▶ Problem to work on
Everything in the listing below from the line containing "faults = [thing.Name" through the line containing "for node in" should be repeated exactly; leave out every other line.

▶ Data for the task
---*---

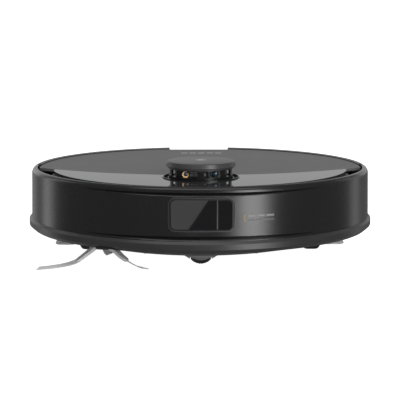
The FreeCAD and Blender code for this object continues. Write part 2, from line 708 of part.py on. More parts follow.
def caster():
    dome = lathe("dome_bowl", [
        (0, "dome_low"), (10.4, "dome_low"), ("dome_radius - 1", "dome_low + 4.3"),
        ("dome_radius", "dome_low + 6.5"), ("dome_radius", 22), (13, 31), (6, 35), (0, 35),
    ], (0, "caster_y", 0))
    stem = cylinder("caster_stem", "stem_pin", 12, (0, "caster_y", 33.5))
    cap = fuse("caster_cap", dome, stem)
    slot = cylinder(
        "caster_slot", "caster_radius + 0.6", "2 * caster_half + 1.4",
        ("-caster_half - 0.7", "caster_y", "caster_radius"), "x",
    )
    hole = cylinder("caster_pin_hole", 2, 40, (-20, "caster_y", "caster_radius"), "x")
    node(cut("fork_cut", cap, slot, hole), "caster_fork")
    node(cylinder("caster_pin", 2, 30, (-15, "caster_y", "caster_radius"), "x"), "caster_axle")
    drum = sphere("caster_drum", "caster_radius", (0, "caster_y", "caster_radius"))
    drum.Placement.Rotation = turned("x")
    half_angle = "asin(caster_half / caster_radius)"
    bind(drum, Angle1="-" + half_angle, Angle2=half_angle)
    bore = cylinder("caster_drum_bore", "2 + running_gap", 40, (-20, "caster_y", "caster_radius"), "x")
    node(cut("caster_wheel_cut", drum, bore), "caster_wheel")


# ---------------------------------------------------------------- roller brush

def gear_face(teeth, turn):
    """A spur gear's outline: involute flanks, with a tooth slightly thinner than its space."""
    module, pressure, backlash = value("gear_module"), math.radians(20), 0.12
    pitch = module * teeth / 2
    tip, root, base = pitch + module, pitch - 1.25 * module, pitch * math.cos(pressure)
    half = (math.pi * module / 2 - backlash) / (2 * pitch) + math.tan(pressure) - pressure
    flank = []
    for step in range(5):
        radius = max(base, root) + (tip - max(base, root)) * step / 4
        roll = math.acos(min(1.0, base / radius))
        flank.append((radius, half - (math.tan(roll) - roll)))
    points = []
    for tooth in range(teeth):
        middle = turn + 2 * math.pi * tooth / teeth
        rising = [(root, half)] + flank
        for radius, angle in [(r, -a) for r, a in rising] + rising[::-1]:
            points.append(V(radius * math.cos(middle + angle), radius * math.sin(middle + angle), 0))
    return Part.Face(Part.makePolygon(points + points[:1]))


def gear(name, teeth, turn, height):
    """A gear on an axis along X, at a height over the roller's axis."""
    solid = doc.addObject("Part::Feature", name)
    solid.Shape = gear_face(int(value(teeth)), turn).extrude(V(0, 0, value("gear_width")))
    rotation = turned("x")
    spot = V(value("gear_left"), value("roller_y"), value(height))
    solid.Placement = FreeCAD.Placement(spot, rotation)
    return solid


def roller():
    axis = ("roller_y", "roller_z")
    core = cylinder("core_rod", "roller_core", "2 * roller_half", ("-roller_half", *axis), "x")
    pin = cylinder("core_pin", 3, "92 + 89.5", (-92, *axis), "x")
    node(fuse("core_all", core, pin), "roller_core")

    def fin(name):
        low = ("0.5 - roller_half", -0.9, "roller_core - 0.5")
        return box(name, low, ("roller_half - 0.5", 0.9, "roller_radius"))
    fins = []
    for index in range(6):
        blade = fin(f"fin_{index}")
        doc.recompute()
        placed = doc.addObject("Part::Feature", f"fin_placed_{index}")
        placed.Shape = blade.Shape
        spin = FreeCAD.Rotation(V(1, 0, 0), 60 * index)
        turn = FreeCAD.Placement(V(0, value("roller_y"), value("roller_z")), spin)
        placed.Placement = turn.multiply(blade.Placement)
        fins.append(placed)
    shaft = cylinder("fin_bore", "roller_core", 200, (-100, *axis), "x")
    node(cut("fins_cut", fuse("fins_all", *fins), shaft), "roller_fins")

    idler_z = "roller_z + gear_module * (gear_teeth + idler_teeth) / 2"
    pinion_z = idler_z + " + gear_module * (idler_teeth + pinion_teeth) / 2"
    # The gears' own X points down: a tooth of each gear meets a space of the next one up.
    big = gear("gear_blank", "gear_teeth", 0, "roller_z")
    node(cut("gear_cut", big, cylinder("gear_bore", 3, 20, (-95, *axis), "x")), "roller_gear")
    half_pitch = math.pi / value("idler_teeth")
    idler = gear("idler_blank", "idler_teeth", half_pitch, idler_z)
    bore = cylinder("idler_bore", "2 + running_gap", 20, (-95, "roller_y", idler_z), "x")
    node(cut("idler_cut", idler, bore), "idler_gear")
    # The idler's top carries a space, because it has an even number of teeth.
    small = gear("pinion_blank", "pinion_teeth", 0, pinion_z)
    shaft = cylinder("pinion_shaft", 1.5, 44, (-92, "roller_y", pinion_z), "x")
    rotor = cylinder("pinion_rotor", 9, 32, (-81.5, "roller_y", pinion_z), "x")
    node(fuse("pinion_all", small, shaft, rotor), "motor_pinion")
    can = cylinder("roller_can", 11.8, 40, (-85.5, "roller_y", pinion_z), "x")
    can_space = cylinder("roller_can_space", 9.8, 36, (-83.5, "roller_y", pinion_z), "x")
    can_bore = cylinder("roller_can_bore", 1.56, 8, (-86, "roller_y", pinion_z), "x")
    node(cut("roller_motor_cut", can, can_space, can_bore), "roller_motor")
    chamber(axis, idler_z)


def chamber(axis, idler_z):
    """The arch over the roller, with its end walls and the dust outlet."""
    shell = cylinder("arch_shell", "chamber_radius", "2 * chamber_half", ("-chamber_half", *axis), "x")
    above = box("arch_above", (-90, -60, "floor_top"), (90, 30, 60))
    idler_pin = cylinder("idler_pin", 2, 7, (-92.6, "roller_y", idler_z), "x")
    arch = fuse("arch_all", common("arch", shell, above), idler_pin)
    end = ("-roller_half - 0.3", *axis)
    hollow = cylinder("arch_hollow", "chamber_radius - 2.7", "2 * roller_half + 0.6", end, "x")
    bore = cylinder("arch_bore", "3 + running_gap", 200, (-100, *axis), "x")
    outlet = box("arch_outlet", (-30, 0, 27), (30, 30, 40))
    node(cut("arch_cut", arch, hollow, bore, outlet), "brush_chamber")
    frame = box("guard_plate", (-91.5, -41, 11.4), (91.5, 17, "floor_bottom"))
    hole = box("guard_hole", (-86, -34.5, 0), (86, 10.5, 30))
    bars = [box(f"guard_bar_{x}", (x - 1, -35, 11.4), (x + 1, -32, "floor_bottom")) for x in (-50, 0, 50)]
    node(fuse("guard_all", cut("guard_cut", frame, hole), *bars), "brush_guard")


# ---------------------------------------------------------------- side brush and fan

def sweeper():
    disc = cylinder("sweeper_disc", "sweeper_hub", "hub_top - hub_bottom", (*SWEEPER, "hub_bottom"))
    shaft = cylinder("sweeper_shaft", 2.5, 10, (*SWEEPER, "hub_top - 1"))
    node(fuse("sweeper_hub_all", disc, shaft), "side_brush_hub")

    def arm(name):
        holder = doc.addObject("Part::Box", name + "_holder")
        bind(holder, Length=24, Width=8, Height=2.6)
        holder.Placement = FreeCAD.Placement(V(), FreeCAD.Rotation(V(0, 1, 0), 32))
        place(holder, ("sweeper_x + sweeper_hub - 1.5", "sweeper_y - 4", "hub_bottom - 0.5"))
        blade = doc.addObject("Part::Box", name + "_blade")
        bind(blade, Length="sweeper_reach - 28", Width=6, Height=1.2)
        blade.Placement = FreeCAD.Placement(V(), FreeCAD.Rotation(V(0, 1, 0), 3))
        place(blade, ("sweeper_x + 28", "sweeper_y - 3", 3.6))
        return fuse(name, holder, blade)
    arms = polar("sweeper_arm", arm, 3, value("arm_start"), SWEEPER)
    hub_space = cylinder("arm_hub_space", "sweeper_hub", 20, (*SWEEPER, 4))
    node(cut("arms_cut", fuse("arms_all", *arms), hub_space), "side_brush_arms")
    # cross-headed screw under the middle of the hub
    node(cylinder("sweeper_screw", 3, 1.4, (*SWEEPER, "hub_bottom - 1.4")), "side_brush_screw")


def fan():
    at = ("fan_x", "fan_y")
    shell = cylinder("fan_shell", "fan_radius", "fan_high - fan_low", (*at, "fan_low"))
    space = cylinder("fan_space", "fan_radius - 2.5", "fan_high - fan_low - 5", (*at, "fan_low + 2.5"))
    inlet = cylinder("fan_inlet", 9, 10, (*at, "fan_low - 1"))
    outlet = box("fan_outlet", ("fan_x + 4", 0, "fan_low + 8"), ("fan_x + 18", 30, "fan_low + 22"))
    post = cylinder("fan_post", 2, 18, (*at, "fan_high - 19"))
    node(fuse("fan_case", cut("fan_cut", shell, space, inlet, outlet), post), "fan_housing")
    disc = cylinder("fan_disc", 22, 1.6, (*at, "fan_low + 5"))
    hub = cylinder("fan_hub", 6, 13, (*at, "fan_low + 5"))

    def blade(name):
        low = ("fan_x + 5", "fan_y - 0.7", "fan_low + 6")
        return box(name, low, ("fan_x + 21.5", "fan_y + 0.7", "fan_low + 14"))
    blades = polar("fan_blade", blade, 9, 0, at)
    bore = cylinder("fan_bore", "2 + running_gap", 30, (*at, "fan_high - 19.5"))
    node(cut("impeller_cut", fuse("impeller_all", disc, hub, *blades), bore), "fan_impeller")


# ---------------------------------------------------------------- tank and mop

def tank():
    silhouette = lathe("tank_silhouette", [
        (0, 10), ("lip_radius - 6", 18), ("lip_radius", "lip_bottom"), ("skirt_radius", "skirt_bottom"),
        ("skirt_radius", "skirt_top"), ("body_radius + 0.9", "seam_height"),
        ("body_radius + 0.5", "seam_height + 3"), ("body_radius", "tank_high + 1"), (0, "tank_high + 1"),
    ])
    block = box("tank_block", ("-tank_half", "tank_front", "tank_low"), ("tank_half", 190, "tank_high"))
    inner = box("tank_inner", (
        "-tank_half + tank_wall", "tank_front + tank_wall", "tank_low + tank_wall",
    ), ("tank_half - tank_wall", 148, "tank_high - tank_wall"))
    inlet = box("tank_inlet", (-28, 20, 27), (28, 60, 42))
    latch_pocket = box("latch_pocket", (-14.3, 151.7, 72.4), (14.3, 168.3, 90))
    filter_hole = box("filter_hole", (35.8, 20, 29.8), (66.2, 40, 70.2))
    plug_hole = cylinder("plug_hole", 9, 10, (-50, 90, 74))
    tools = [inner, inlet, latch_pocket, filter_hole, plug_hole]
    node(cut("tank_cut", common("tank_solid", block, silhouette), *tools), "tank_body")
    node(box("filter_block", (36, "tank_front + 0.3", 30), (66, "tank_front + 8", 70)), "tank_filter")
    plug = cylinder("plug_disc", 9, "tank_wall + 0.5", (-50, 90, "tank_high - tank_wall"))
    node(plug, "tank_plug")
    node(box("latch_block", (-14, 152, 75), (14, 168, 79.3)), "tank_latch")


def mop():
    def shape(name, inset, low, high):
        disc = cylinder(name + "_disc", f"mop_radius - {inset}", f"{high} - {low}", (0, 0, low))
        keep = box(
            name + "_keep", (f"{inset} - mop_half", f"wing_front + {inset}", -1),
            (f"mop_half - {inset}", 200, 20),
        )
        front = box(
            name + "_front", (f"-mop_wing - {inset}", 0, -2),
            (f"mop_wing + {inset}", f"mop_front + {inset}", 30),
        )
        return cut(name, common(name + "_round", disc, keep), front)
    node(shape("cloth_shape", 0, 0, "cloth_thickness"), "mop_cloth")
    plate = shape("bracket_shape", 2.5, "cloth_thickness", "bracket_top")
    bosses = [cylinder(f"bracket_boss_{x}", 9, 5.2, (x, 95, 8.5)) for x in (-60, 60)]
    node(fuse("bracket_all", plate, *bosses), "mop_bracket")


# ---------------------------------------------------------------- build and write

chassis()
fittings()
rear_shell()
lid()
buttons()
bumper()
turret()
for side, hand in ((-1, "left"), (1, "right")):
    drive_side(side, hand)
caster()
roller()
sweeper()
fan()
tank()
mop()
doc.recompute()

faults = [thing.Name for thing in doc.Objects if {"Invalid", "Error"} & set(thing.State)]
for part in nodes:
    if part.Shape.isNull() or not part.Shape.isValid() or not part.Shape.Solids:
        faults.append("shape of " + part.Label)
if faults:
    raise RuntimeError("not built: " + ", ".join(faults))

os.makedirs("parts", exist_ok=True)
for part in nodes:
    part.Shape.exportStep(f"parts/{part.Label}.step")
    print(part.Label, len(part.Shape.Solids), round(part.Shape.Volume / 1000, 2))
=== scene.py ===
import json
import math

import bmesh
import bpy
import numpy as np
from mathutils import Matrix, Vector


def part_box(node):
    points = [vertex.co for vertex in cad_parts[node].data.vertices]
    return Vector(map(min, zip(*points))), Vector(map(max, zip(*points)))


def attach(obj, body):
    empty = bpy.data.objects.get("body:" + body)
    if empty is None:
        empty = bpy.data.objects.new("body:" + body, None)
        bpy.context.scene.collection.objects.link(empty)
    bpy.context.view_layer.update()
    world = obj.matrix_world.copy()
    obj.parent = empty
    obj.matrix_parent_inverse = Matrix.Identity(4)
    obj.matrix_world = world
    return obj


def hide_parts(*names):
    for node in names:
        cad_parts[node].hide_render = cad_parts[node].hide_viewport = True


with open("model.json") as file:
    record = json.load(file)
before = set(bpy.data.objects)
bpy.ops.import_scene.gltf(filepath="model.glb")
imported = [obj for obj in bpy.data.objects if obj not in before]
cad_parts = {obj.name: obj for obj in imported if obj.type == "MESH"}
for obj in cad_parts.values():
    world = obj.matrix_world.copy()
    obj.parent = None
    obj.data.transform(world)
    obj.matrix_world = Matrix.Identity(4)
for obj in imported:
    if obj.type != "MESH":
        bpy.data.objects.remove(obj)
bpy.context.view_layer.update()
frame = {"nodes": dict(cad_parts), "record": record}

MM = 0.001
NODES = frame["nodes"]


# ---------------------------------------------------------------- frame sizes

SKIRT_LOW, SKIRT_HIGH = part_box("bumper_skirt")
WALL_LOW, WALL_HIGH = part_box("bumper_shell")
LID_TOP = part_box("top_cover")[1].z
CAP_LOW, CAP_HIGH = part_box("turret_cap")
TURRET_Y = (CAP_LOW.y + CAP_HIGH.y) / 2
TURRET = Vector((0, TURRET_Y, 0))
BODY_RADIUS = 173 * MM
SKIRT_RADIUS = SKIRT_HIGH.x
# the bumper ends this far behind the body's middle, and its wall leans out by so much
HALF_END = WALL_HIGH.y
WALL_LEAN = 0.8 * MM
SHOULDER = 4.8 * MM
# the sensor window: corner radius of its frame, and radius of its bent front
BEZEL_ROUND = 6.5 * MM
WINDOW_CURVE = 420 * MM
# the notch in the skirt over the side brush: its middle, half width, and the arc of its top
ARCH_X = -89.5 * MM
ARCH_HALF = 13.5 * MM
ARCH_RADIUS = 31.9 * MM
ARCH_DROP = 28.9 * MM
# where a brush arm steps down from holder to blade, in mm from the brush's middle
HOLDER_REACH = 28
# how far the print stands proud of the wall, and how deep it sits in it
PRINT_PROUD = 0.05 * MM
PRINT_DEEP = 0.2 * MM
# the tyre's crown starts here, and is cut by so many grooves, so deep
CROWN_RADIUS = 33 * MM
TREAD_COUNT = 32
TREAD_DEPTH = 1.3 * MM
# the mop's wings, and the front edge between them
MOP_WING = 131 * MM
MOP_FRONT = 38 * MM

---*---

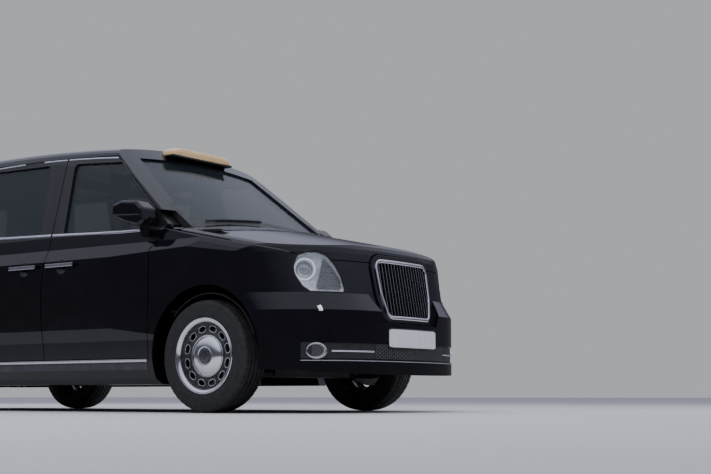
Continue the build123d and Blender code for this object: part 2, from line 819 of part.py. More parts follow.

---*---

▶ Answer in full
faults = [thing.Name for thing in doc.Objects if {"Invalid", "Error"} & set(thing.State)]
for part in nodes:
    if part.Shape.isNull() or not part.Shape.isValid() or not part.Shape.Solids:
        faults.append("shape of " + part.Label)
if faults:
    raise RuntimeError("not built: " + ", ".join(faults))

os.makedirs("parts", exist_ok=True)
for part in nodes:
    part.Shape.exportStep(f"parts/{part.Label}.step")
    print(part.Label, len(part.Shape.Solids), round(part.Shape.Volume / 1000, 2))
=== scene.py ===
import json
import math

import bmesh
import bpy
import numpy as np
from mathutils import Matrix, Vector


def part_box(node):
    points = [vertex.co for vertex in cad_parts[node].data.vertices]
    return Vector(map(min, zip(*points))), Vector(map(max, zip(*points)))


def attach(obj, body):
    empty = bpy.data.objects.get("body:" + body)
    if empty is None:
        empty = bpy.data.objects.new("body:" + body, None)
        bpy.context.scene.collection.objects.link(empty)
    bpy.context.view_layer.update()
    world = obj.matrix_world.copy()
    obj.parent = empty
    obj.matrix_parent_inverse = Matrix.Identity(4)
    obj.matrix_world = world
    return obj


def hide_parts(*names):
    for node in names:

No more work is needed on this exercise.